Amos Yong, professor of theology and mission, Fuller Theological Seminary
“Cheryl Bridges Johns exposes the shallowness of current perceptions of Scripture in many Evangelical and Pentecostal contexts and then invites us to inhabit a new world—a liminal space where the Bible opens us to the beauty and mystery of the triune life of God. Johns’s vision of and for Scripture in Re-enchanting the Text calls us into deeper, richer participation in God’s revelation and presence. This vision is vital to engage the next generation, whose members long for true spirituality and value authenticity.”
Rev.

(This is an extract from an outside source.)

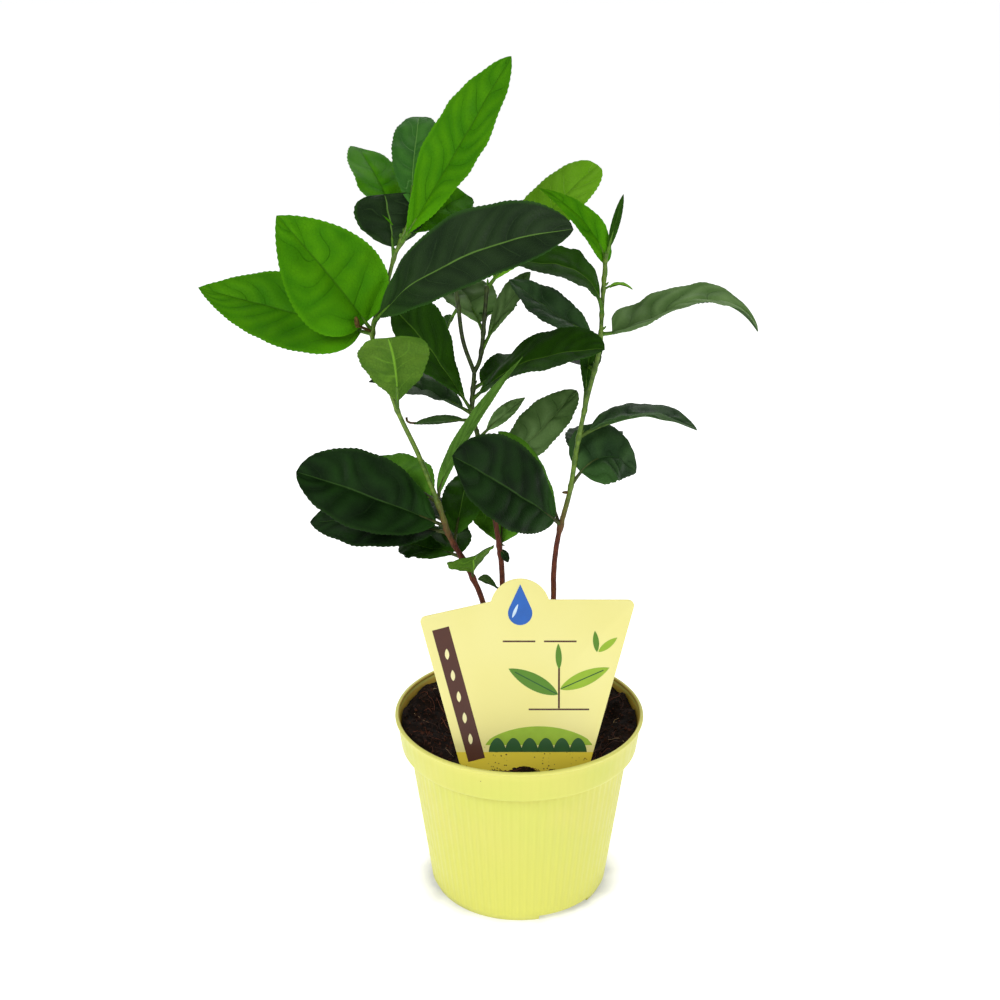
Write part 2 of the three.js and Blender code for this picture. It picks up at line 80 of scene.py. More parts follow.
# %% Wrap a socket so that expressions build nodes
class Wire:
    """An output socket in a material's node tree."""

    def __init__(self, tree, socket=None):
        self.tree = tree
        self.socket = socket

    def node(self, kind, settings=None, sockets=None, out=0):
        """Adds a node: first its settings, then the values or wires of its sockets."""
        made = self.tree.nodes.new(kind)
        for name, value in (settings or {}).items():
            setattr(made, name, value)
        for name, value in (sockets or {}).items():
            if isinstance(value, Wire):
                self.tree.links.new(value.socket, made.inputs[name])
            else:
                made.inputs[name].default_value = value
        return Wire(self.tree, made.outputs[out])

    def out(self, name):
        """Another output of the node that this wire comes from."""
        return Wire(self.tree, self.socket.node.outputs[name])

    def maths(self, operation, *values):
        """A Math node that works on numbers or wires."""
        return self.node("ShaderNodeMath", {"operation": operation}, dict(enumerate(values)))

    def __add__(self, other):
        return self.maths("ADD", self, other)

    def __sub__(self, other):
        return self.maths("SUBTRACT", self, other)

    def __rsub__(self, other):
        return self.maths("SUBTRACT", other, self)

    def __mul__(self, other):
        return self.maths("MULTIPLY", self, other)

    def __truediv__(self, other):
        return self.maths("DIVIDE", self, other)

    def __pow__(self, other):
        return self.maths("POWER", self, other)

    __radd__ = __add__
    __rmul__ = __mul__

    def smooth(self, low, high):
        """0 below low, 1 above high, and a soft step between them."""
        sockets = {"Value": self, "From Min": low, "From Max": high}
        return self.node("ShaderNodeMapRange", {"interpolation_type": "SMOOTHSTEP"}, sockets)

    def mix(self, first, second):
        """The first colour where this wire is 0 and the second where it is 1."""
        return self.node("ShaderNodeMix", {"data_type": "RGBA"}, {0: self, 6: first, 7: second}, out=2)


# %% [markdown]
# ## A finish
#
# Every material starts from the same shader. What stays the same all over a surface is set as a
# plain number on the shader's own socket. Only colour, roughness and relief vary from place to
# place, so only those get wires. Colours are given as the eye reads them, from 0 to 255.


# %% Start a material
def colour(red, green, blue, factor=1):
    """A colour as the eye reads it, times a factor, in the linear values that Blender works with."""
    levels = factor * np.array([red, green, blue]) / 255
    linear = np.where(levels <= 0.04045, levels / 12.92, ((levels + 0.055) / 1.055) ** 2.4)
    return (*(float(level) for level in linear), 1.0)


class Finish(Wire):
    """A material with one shader, whose varying sockets take wires."""

    def __init__(self, name, **constants):
        self.material = bpy.data.materials.new(name)
        self.material.use_nodes = True
        super().__init__(self.material.node_tree)
        self.shader = self.tree.nodes["Principled BSDF"]
        for socket, value in constants.items():
            self.set(socket.replace("_", " "), value)

    def set(self, name, value):
        if isinstance(value, Wire):
            self.tree.links.new(value.socket, self.shader.inputs[name])
        else:
            self.shader.inputs[name].default_value = value

    def place(self):
        """The place on the piece, in metres."""
        return self.node("ShaderNodeTexCoord", out="Object")

    def height(self):
        """The height above the table, in millimetres."""
        return self.node("ShaderNodeSeparateXYZ", None, {"Vector": self.place()}).out("Z") / MM

    def noise(self, size, detail=2.0, vector=None):
        """Soft cloudy noise from 0 to 1 whose blobs are about `size` millimetres across."""
        sockets = {"Vector": vector or self.place(), "Scale": 1 / (size * MM), "Detail": detail}
        return self.node("ShaderNodeTexNoise", None, sockets)

    def cells(self, size, feature="DISTANCE_TO_EDGE"):
        """Voronoi cells about `size` millimetres across: 0 on their edges, or at their centres."""
        sockets = {"Vector": self.place(), "Scale": 1 / (size * MM)}
        return self.node("ShaderNodeTexVoronoi", {"feature": feature}, sockets)

    def relief(self, height, depth):
        """Lets a wire from 0 to 1 stand out of the surface by `depth` millimetres."""
        sockets = {"Height": height, "Distance": depth * MM, "Strength": 1.0}
        self.set("Normal", self.node("ShaderNodeBump", None, sockets))


# %% [markdown]
# ## Handling pieces
#
# Blender's operators act on whatever is selected, and the loaded solids still are. So everything is
# deselected before a new primitive is added. A finished piece gets its name, the body that it moves with,
# and the solids that it stands for. What is small and repeated many times comes from arrays instead, and
# many such parts are joined into one mesh.


# %% Select, shade and settle a piece
def select_only(piece=None):
    if bpy.context.mode != "OBJECT":
        bpy.ops.object.mode_set(mode="OBJECT")
    bpy.ops.object.select_all(action="DESELECT")
    bpy.context.view_layer.objects.active = piece
    if piece is not None:
        piece.select_set(True)


def shade(piece, degrees):
    select_only(piece)
    bpy.ops.object.shade_smooth_by_angle(angle=math.radians(degrees))


def apply_place(piece):
    select_only(piece)
    bpy.ops.object.transform_apply(location=True, rotation=True, scale=True)


def dress(piece, finish):
    piece.data.materials.clear()
    piece.data.materials.append(finish.material)


def settle(piece, name, slot, *solids):
    piece.name = name
    piece.data.name = name
    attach(piece, "root")
    if solids:
        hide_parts(*solids)
    print(f"{name}: {len(piece.data.polygons)} faces")


def mesh_piece(name, points, faces, materials, slots=None):
    """An object made straight from arrays, for what is small and repeated many times."""
    mesh = bpy.data.meshes.new(name)
    mesh.from_pydata([tuple(point) for point in points], [], faces)
    for material in materials:
        mesh.materials.append(material)
    if slots is not None:
        mesh.polygons.foreach_set("material_index", slots)
    piece = bpy.data.objects.new(name, mesh)
    bpy.context.scene.collection.objects.link(piece)
    return piece


def join_parts(parts):
    """Many (corners, faces) parts in millimetres as one pair in metres."""
    points, faces, first = [], [], 0
    for corners, sides in parts:
        points.append(corners)
        faces.extend([tuple(first + corner for corner in face) for face in sides])
        first += len(corners)
    return np.vstack(points) * MM, faces


# %% [markdown]
# ## The pot
#
# A nursery pot is one thin injection moulding: a tapered fluted body, a wider collar with a rolled
# lip, a raised floor on a foot ring, drain holes in the floor and three notches in the ring. A
# lathe shape is quickest by hand as a circle that is extruded and scaled again and again, so a
# helper walks up the profile doing just that. The arc of the lip comes from a formula.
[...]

Jacqueline Grey, professor of biblical studies, Alphacrucis University College, Australia
“Under the rubric of re-enchantment, Cheryl Bridges Johns sounds a clarion call for rediscovering something that has been lost in the worldview bequeathed to us by the Western Enlightenment in all the regions and ecclesial traditions where its sway has prevailed. The domains of contemporary Evangelical Christianity have not escaped its influence—even and especially in the precincts of its reputedly ‘high’ view of Scripture. In terms of Scripture’s own most-favored rubric, what has been lost is both the idea and the experience of ‘the holy.’ Johns traces the lineage of this loss in modern thought and Western Christendom, particularly in its ways of viewing and handling the biblical text. And for the household of faith, argues Johns, this has increasingly meant the loss of our own postmodern children, who are longing to inhabit a re-enchanted world and a re-enchanted text that would underwrite it. In the light of Pentecost, rather than the Enlightenment, Johns points the way to a re-envisioning and a re-experiencing of the biblical text as Holy Scripture in the presence of the Holy Spirit. In so doing, Johns has opened through this wide-ranging work an urgent, timely, and evocative discussion.”
Rickie Moore, Lee University
Cheryl Bridges Johns (PhD, Southern Baptist Theological Seminary) is a pastor and theologian who has taught college and seminary students for over forty years. She is visiting professor and director of the Pentecostal House of Studies at United Theological Seminary and lives in Cleveland, Tennessee. Johns previously taught at Pentecostal Theological Seminary and is past president of the Society for Pentecostal Studies. She has researched the ways human development intersects with spiritual transformation for over three decades.